NOTE: For those who have never worked with AWS Step Functions, it is a serverless function orchestrator that makes it easy to sequence AWS Lambda functions and multiple AWS services into business-critical applications.
If costs are fine, then you’re on the right track
When you use Step Functions, you are charged based on the number of state transitions required to execute your application. After the free tier, which includes 4,000 state transitions per month, you pay $0.025 per 1,000 state transitions. Our client would accept an automated approach if a short development period could overlap with low-end costs.
Let’s design the workflow
Step Functions is a great way to build and step through series of AWS services in a matter of minutes. In this case, it also addressed few concerns that our client specified as highly important from his perspective:
- new solution cannot lose its state
- dealing with errors and timeouts must be done in an easy way
(NOTE: Step Functions includes built-in retry conditions that allow us to set a number of times you want a certain function to be retried before it goes to a failed state and error handling)
- not investing much time in building the flow and operating it afterwards
- receiving a human friendly report after each test and storing it securely
- the solution has to be auditable
Below, you’ll find what we’ve developed as an initial version of the flow which, right now, is on a roadmap for future development.
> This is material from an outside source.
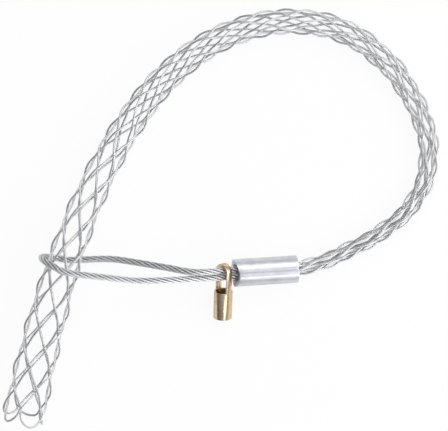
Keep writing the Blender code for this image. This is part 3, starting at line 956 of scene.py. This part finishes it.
def floor_material():
    """A white floor that keeps a soft part of the shadow."""
    material = bpy.data.materials.new("white_floor")
    material.use_nodes = True
    n = Nodes(material.node_tree)
    n.tree.nodes.clear()
    matte = n.node("ShaderNodeBsdfDiffuse")
    matte.inputs["Color"].default_value = (0.93, 0.93, 0.93, 1)
    glow = n.node("ShaderNodeEmission")
    glow.inputs["Color"].default_value = (1, 1, 1, 1)
    glow.inputs["Strength"].default_value = 1.0
    mix = n.node("ShaderNodeMixShader")
    n.link(seen_share(n, camera=0.92, glossy=0.2), mix.inputs["Fac"])
    n.link(matte.outputs[0], mix.inputs[1])
    n.link(glow.outputs[0], mix.inputs[2])
    n.link(mix.outputs[0], n.node("ShaderNodeOutputMaterial").inputs["Surface"])
    return material


def make_floor():
    shape = bmesh.new()
    bmesh.ops.create_grid(shape, x_segments=1, y_segments=1, size=FLOOR_REACH)
    floor = link_mesh("floor", shape, Matrix.Translation((0, 0, -FLOOR_DROP)))
    floor.data.materials.append(floor_material())


def make_world():
    """Plain light from above, brighter at the right and the back, and dimmer low down."""
    world = bpy.data.worlds.new("studio")
    bpy.context.scene.world = world
    world.use_nodes = True
    n = Nodes(world.node_tree)
    sky = n.tree.nodes["Background"]
    n.feed(SKY_COLOUR, sky.inputs["Color"])
    way = n.node("ShaderNodeTexCoord").outputs["Generated"]
    level = n.maths("ADD", n.reach(way, SKY_LEAN), SKY_LEVEL)
    height = n.ranged(n.reach(way, (0, 0, 1)), 0.05, 0.5, 0.4, 1)
    n.link(n.maths("MULTIPLY", level, height), sky.inputs["Strength"])


def make_softbox(name, place, size, power):
    """An oblong lamp that faces the origin."""
    lamp = bpy.data.lights.new(name, "AREA")
    lamp.shape = "RECTANGLE"
    lamp.size, lamp.size_y = size
    lamp.energy = power
    obj = bpy.data.objects.new(name, lamp)
    obj.location = place
    obj.rotation_mode = "QUATERNION"
    obj.rotation_quaternion = (-Vector(place)).to_track_quat("-Z", "Y")
    bpy.context.scene.collection.objects.link(obj)


def make_camera():
    """Straight above the middle of the picture, with a long lens, as the photo was taken."""
    camera = bpy.data.cameras.new("camera")
    camera.lens = LENS
    camera.sensor_width = SENSOR_WIDTH
    camera.clip_start = 50 * MM
    camera.clip_end = 20000 * MM
    eye = bpy.data.objects.new("camera", camera)
    bpy.context.scene.collection.objects.link(eye)
    eye.location = (SHIFT.x, SHIFT.y, MIDDLE_HEIGHT + PICTURE_WIDTH * LENS / SENSOR_WIDTH)
    bpy.context.scene.camera = eye
    bpy.context.scene.view_settings.view_transform = "Standard"


# Putting it together


def dress(obj, material, body, node):
    obj.data.materials.clear()
    obj.data.materials.append(material)
    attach(obj, body)
    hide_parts(node)


def make_sock():
    steel = wire_steel("sock_wire", *SOCK_STEEL)
    for strand in range(STRANDS):
        name = f"sock_wires_{strand + 1}"
        centres = even_centres(strand_route(strand), WIRE_STEP)
        piece = stranded_wire(name, centres, WIRE_D, STRAND_D, WIRE_LAY, SOCK_SEED + strand)
        dress(piece, steel, "grip", f"mesh_strand_{strand + 1}")


def make_rope():
    """The strands' wires. The core keeps its solid and gets a material."""
    steel = wire_steel("rope_wire", *ROPE_STEEL)
    route = eye_route()
    for strand in range(ROPE_STRANDS):
        name = f"rope_wires_{strand + 1}"
        centres, outward = rope_strand_centres(route, strand)
        seed = ROPE_SEED + strand
        piece = stranded_wire(name, centres, ROPE_WIRE_D, ROPE_STRAND_D, ROPE_WIRE_LAY, seed, outward)
        dress(piece, steel, "grip", f"rope_strand_{strand + 1}")
    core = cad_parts["rope_core"]
    core.data.materials.clear()
    core.data.materials.append(core_steel())


def main():
    make_sock()
    make_rope()
    dress(make_sleeve(), aluminium(), "grip", "pressed_sleeve")
    dress(make_end(), brass(), "end", "threaded_end")
    make_floor()
    make_world()
    for softbox in SOFTBOXES:
        make_softbox(*softbox)
    make_camera()


main()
- Extract and save credentials from the event into AWS SSM service. Encryption is done via AWS KMS
- Try to restore the RDS from the latest snapshot
- Check RDS status during the restoration
- Choice step:
- If new RDS is not restored yet, then jump into the WAIT step
- If new RDS is successfully restored, jump into the next step
- WAIT step – wait for n seconds and then go back to point 3
- Get the RDS endpoint
- Fetch the credentials from AWS SSM based on the input parameter name then establish the connection with the new RDS endpoint. Run the following simple SQL queries:
- Get Postgres version
- Retrieve a number of tables
- Retrieve a number of users
- Save the report in S3 bucket
- Parallel step – destroy the previously created RDS and send Slack notification
IMPORTANT: All of the steps mentioned above work as Job with a try-catch approach. In a nutshell, if any of the steps from 1 to 9 fail, then it is immediately directed to the “Destroying RDS Instance/ Slack Notification” step.
Basically, our company is full of enthusiasts, who like to take small steps but get tangible results. So, here’s what our next priorities look like:
- define more complex SQL queries for tests
- get rid of passing by credentials in point 1 and change it into something more reliable
- deal with Step Functions limit, which is 90 days. After that, you can no longer retrieve or view the execution history. There is no further quota for the number of closed executions that Step Functions retains.
Problem-solving is all about seeking relatively easiest solutions, provided they exist. Honestly, I wouldn’t treat leveraging serverless AWS services as a remedy for every problem. However, speaking from my own experience, it definitely allows us to quickly check the idea against the solution. With the example depicted above, I was able to provide an already working version for tests after just 2 days, and I didn’t have to think about non-relevant setup issues.